As the troops and equipment made the crossing, they took the road directly away from the Housatonic River into Newtown, to the camping ground in the meadows southwest of the village. The decision to camp in Newtown was made because provisions could be found here.

On the evening of June 28, Count Rochambeau was staying in the inn across the road from Newtown’s Congregational Church. Intermittently for three days, his troops marched in review past the inn.

It had been tentatively planned that General George Washington would meet Count Rochambeau in Newtown. He was delayed, however, and sent an urgent communication requesting that Count Rochambeau “push on his troops with greater haste than he now intends.” The French army broke camp on July 1 and proceeded west to join Washington’s army on July 6 at Phillipsburg, N.Y. Together, the Americans and Frenchmen marched on to victory over the British General Cornwallis at Yorktown, Va.

“Without the French, we wouldn’t have won the war,” Ms Donohue said.
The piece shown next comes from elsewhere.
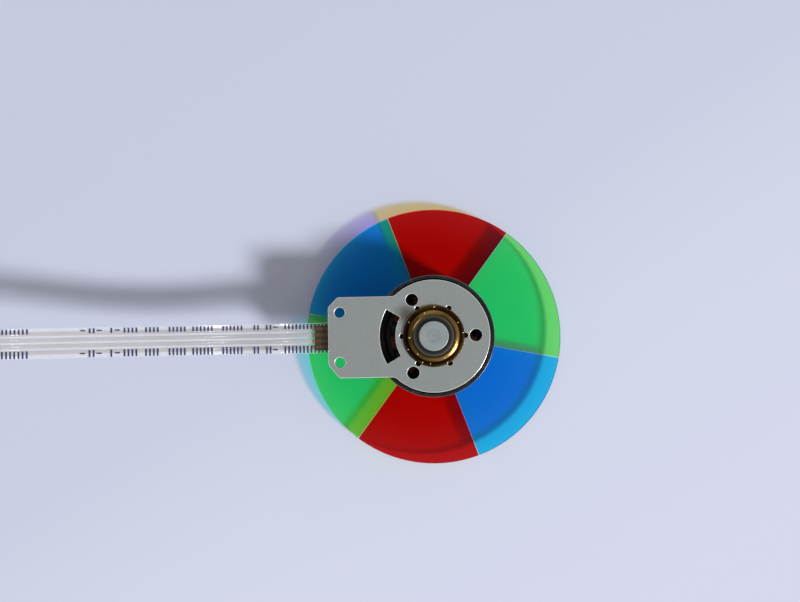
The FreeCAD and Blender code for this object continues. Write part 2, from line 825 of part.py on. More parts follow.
def make_flex_circuit():
    """The polyimide circuit under the plate, with a tail that meets the cable."""
    body = new_body("flex_circuit")
    inset = cell("flex_inset")
    margin = cell("flex_margin")
    thickness = cell("flex_thickness")
    reach = cell("tab_reach")
    disc_sketch = new_sketch(body, "flex_disc_outline", "XY_Plane", flex_bottom)
    add_circle(disc_sketch, plate_radius - inset)
    pad(body, "flex_disc", disc_sketch, thickness)
    tab_sketch = new_sketch(body, "flex_tab_outline", "XY_Plane", flex_bottom)
    half = tab_half - inset
    end = inset - reach
    cut = cell("tab_lower_chamfer_y")
    tail_half = cell("flex_tail_width") * 0.5
    tail_end = -reach - cell("flex_tail_reach")
    corners = (
        (0, -half),
        (0, half),
        (end + cut, half),
        (end, half - cut),
        (end, tail_half),
        (tail_end, tail_half),
        (tail_end, -tail_half),
        (end, -tail_half),
        (end, cut - half),
        (end + cut, -half),
    )
    add_polygon(tab_sketch, corners)
    pad(body, "flex_tab", tab_sketch, thickness)

    bore_sketch = new_sketch(body, "flex_bore_outline", "XY_Plane", flex_bottom)
    add_circle(bore_sketch, flange_radius + cell("press_gap"))
    pocket(body, "flex_bore", bore_sketch, thickness)
    outer = -slot_outer - margin
    window = rectangle(outer, margin - slot_inner, flex_bottom, plate_bottom)
    sweep = cell("slot_angle") + cell("flex_window_extra_angle")
    groove(body, "flex_window", window, sweep, symmetric=True)
    screw_sketch = new_sketch(body, "flex_screw_outline", "XY_Plane", flex_bottom)
    screw_radius = cell("screw_thread_radius") + margin
    add_polygon(screw_sketch, regular_polygon(screw_radius, SMALL_SIDES, screw_circle))
    screw = pocket(body, "flex_screw_hole", screw_sketch, thickness)
    polar(body, "flex_screw_holes", [screw], SCREW_COUNT)
    hole_sketch = new_sketch(body, "flex_hole_outline", "XY_Plane", flex_bottom)
    spacing = cell("tab_hole_spacing") * 0.5
    radius = cell("tab_hole_radius") + margin
    add_polygon(hole_sketch, regular_polygon(radius, SMALL_SIDES, tab_hole_x, spacing), "upper")
    add_polygon(hole_sketch, regular_polygon(radius, SMALL_SIDES, tab_hole_x, -spacing), "lower")
    pocket(body, "flex_tab_holes", hole_sketch, thickness)


def make_solder_joints():
    """The joints of the leads and of the cable's conductors, under the flex circuit."""
    body = new_body("solder_joints")
    body.AllowCompound = True
    dome = cell("solder_dome")
    sketch = new_sketch(body, "lead_joint_outline", "XY_Plane", flex_bottom - dome)
    for index, (x, y) in enumerate(lead_spots()):
        joint = regular_polygon(cell("solder_radius"), SMALL_SIDES, x, y)
        wire = regular_polygon(cell("lead_radius") + cell("press_gap"), SMALL_SIDES, x, y)
        add_polygon(sketch, joint, f"joint{index}_")
        add_polygon(sketch, wire, f"wire{index}_")
    pad(body, "lead_joints", sketch, dome)
    cable_sketch = new_sketch(body, "cable_joint_outline", "XY_Plane", conductor_top)
    half = cell("conductor_width") * 0.5
    start = cable_start + cell("bare_length")
    for index, offset in enumerate(conductor_offsets()):
        corners = rectangle(start - cell("cable_joint_length"), start, offset - half, offset + half)
        add_polygon(cable_sketch, corners, f"pad{index}_")
    pad(body, "cable_joints", cable_sketch, flex_bottom - conductor_top)


def make_bare_conductors():
    """The stripped ends of the conductors, where the cable is soldered to the flex circuit."""
    body = new_body("cable_bare_ends")
    body.AllowCompound = True
    thickness = cell("conductor_thickness")
    sketch = new_sketch(body, "bare_outline", "XY_Plane", conductor_top - thickness)
    half = cell("conductor_width") * 0.5
    start = cable_start
    for index, offset in enumerate(conductor_offsets()):
        corners = rectangle(start, start + cell("bare_length"), offset - half, offset + half)
        add_polygon(sketch, corners, f"strip{index}_")
    pad(body, "bare_strips", sketch, thickness)


def cable_path(points):
    """A wire of straight runs joined by tangent arcs, and the arcs' radii."""
    corners = [FreeCAD.Vector(x, 0, z) for x, z in points]
    edges = []
    radii = []
    start = corners[0]
    for before, corner, after in zip(corners, corners[1:], corners[2:]):
        first = corner - before
        second = after - corner
        turn = first.getAngle(second)
        cut = ARC_SHARE * min(first.Length, second.Length)
        radius = cut / math.tan(turn / 2)
        entry = corner - first.normalize() * cut
        leave = corner + second.normalize() * cut
        towards = (second - first).normalize()
        middle = corner + towards * (radius / math.cos(turn / 2) - radius)
        edges.append(Part.LineSegment(start, entry).toShape())
        edges.append(Part.Arc(entry, middle, leave).toShape())
        radii.append(radius)
        start = leave
    edges.append(Part.LineSegment(start, corners[-1]).toShape())
    return Part.Wire(edges), radii


def make_flat_cable():
    """The flat cable: one thin flat section along the route."""
    width = cell("cable_width").number
    thickness = cell("cable_thickness").number
    path, radii = cable_path(cable_points())
    x, z = path.Vertexes[0].Point.x, path.Vertexes[0].Point.z
    section = Part.makePolygon(
        [
            FreeCAD.Vector(x, -width / 2, z - thickness / 2),
            FreeCAD.Vector(x, width / 2, z - thickness / 2),
            FreeCAD.Vector(x, width / 2, z + thickness / 2),
            FreeCAD.Vector(x, -width / 2, z + thickness / 2),
            FreeCAD.Vector(x, -width / 2, z - thickness / 2),
        ]
    )
    solid = path.makePipeShell([section], True, False)
    print("cable radii", [round(radius, 1) for radius in radii])
    print("cable volume", round(solid.Volume, 3), "mm3 for a length of", round(path.Length, 2))
    print("section times length", round(width * thickness * path.Length, 3), "mm3")
    cable = doc.addObject("Part::Feature", "flat_cable")
    cable.Label = "flat_cable"
    cable.Shape = solid
    cable.Placement = FreeCAD.Placement()
    parts.append(cable)


def cable_points():
    """The route, with its two ends tied to the flex circuit and to the stiffener on the table."""
    half = cell("cable_thickness").number / 2
    start_height = cable_top.number - half
    end_height = cell("stiffener_thickness").number + half
    points = list(CABLE_ROUTE)
    points[0] = (cable_start.number, start_height)
    points[-2] = (points[-2][0], end_height)
    points[-1] = (points[-1][0], end_height)
    return points


def make_cable_end():
    """The stiffener at the free end, and the four bare contacts on it."""
    end = as_size(CABLE_ROUTE[-1][0])
    tip = end - cell("contact_length")
    start = tip + cell("stiffener_length")
    thickness = cell("stiffener_thickness")
    half_width = cell("cable_width") * 0.5
    conductor = cell("conductor_thickness")
    film = (cell("cable_thickness") - conductor) * 0.5
    body = new_body("cable_stiffener")
    sketch = new_sketch(body, "stiffener_outline", "XY_Plane")
    add_polygon(sketch, rectangle(tip, start, -half_width, half_width))
    pad(body, "stiffener_strip", sketch, thickness)
    film_sketch = new_sketch(body, "film_outline", "XY_Plane", thickness)
    add_polygon(film_sketch, rectangle(tip, end, -half_width, half_width))
    pad(body, "film_strip", film_sketch, film)

    contacts = new_body("cable_contacts")
    contacts.AllowCompound = True
    strip_sketch = new_sketch(contacts, "contact_outline", "XY_Plane", thickness + film)
    half = cell("conductor_width") * 0.5
    for index, offset in enumerate(conductor_offsets()):
        corners = rectangle(tip, end, offset - half, offset + half)
        add_polygon(strip_sketch, corners, f"contact{index}_")
    pad(contacts, "contact_strips", strip_sketch, conductor)


def check_and_write():
    """Stops if anything failed, then writes each piece to its own file."""
    doc.recompute()
    for item in doc.Objects:
        if any(state in ("Invalid", "Error") for state in item.State):
            raise RuntimeError(f"{item.Label} failed: {item.State}")
    for part in parts:
        shape = part.Shape
        if shape.isNull() or not shape.isValid() or not shape.Solids:
            raise RuntimeError(f"{part.Label} has no valid solid")
    os.makedirs("parts", exist_ok=True)
    for part in parts:
        part.Shape.exportStep(f"parts/{part.Label}.step")
        print(part.Label, len(part.Shape.Solids), "solids", round(part.Shape.Volume, 2), "mm3")


make_filters()
make_clamp_ring()
make_balance_putty()
make_wheel_hub()
make_rotor_yoke()
make_ring_magnet()
make_shaft()
make_shaft_washer()
make_base_plate()
make_bearing_housing()
make_thrust_cap()
make_thrust_pad()
make_sleeve_bearing()
make_stator_core()
make_stator_insulators()
make_stator_coils()
make_coil_leads()
make_flex_circuit()
make_solder_joints()
make_bare_conductors()
make_flat_cable()
make_cable_end()
check_and_write()
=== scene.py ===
import math

import bmesh
import bpy
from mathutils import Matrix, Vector


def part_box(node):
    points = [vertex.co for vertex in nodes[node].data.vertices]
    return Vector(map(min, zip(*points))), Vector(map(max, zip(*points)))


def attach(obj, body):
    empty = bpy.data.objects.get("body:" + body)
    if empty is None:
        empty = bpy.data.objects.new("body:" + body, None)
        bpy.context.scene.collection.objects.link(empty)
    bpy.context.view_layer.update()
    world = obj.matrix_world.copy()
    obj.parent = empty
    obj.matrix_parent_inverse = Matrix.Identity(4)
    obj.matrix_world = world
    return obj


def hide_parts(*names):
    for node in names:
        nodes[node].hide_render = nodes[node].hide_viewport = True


# The looks of a projector color wheel that lies front down, seen from its motor side. Everything
# is in metres, in the frame of the part: Z is the motor axis and the flat cable leaves along -X.

MM = 0.001

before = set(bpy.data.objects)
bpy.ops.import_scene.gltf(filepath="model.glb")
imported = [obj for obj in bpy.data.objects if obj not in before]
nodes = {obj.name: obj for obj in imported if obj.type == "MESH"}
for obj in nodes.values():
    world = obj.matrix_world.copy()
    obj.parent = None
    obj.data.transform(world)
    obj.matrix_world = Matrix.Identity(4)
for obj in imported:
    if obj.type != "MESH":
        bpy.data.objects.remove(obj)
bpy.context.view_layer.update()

# The cable's route as (x, z) in millimetres, from the flex circuit to the stiffener on the table
CABLE_ROUTE = (
    (-11.5, 8.65),
    (-22.0, 8.60),
    (-34.0, 7.75),
    (-46.0, 8.30),
    (-58.0, 10.35),
    (-70.0, 12.60),
    (-81.0, 12.90),
    (-92.0, 10.60),
    (-103.0, 6.20),
    (-111.0, 2.30),
    (-119.5, 0.35),
    (-128.0, 0.35),
)
CABLE_WIDTH = 5.0
CABLE_THICKNESS = 0.3
CONDUCTORS = (-1.5, -0.5, 0.5, 1.5)
CONDUCTOR_WIDTH = 0.66
CONDUCTOR_THICKNESS = 0.08


# Materials

# The middle of the painted shadow that the staked rim casts on the plate
RIM_SHADOW_PLACE = (-3.7 * MM, 4.2 * MM, 9.8 * MM)
# Past this radius in millimetres a filter's upright face is its ground rim and no joint
RIM_START = 21.7
# Half the pitch of the copper traces in the flex circuit
TRACE_HALF_PITCH = 0.5 * MM


def new_material(name):
    """A node material with its tree and its shader."""
    material = bpy.data.materials.new(name)
    material.use_nodes = True
    tree = material.node_tree
    shader = tree.nodes["Principled BSDF"]
    return material, tree, shader


def add(tree, kind, **values):
    """A node with its properties, or its inputs where the name is one."""
    node = tree.nodes.new(kind)
    for name, value in values.items():
        if hasattr(node, name):
            setattr(node, name, value)
        else:
            node.inputs[name].default_value = value
    return node


def join(tree, start, end):
    """Links an output to an input."""
    tree.links.new(start, end)


def place(tree):
    """The place in the part's own frame, in metres."""
    return add(tree, "ShaderNodeTexCoord").outputs["Object"]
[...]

The French, of course, had their own motives for helping the Americans, she noted. “They wanted leverage against the English.”

The National Register of Historic Places is a list of districts, sites, buildings, structures, and objects that are significant in American history, architecture, and archaeology. It is a guide for federal, state, and local governments, planners, private groups, and individuals to those properties that merit preservation.

 

(Some information for this story was found in the League of Women Voters’ book, Newtown Connecticut Directions and Images.)